Grób zamknął się za mną niespodziewanie.
Weszłam do środka,
Oczy przywykły do mroku.
Mięso już dawno zjedzone przez robaki
Suche kości.
Mała lekcja anatomii – przyda się na medycynie.
Żebra rzekome, obojczyk, żuchwa.
Czaszka skrzywiona w grymasie bólu.
Kobieta.
Wizja zamykających się grobów jest, doprawdy, bardzo apokaliptyczna. Nie mam pojęcia, jak wygląda zamykający się grób, do którego można wejść. Może mauzoleum? Może grobowiec? Bardzo to niepewne i ciemne. Nie tak bardzo jednak, jak się okazuje, bo "Oczy przywykły do mroku". Znaczy się, jednak był mrok, nie ziemność.

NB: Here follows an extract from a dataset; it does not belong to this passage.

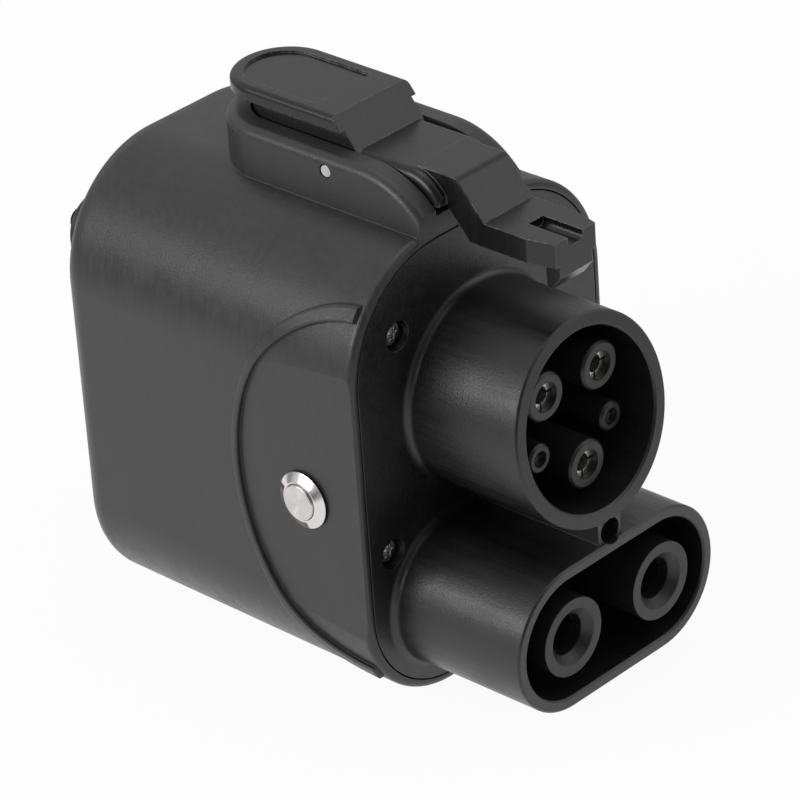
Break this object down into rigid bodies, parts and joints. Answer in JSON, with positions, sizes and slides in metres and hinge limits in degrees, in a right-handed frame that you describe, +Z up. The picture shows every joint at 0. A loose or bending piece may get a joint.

Tymi rzekomymi żebrami natomiast zadałaś mi ćwieka. Bo ja nie wiem, może to zabawa aliteracją, ale tak trochę bez sensu. Choćby dlatego, że żebra nie trudno odróżnić od reszty szkieletu. Choćby dlatego, że owa żekomość faktycznie znajduje odniesienie do medycyny, ale tylko w kwestii chorobowej, związanej czysto z tkanką miękką.
"Czaszka skrzywiona w..." "Śmierć uśmiechnął się. Choć właściwie nie miał większego wyboru" - Pratchett
"Kobieta." - nie wiem, czy czaszka nie pomyliła Ci się z miednicą, nie znam się na antropologii, ale po tym chyba najlepiej można rozpoznać płeć szkieletu. Jest też zanik jakiejś kości, ale też w tych okolicach.
Podsumowując - nie wiem co, ani do mnie nie trafia, ani spostrzeżeń specjalnych, takie, jakby ktoś to już wcześniej jadł.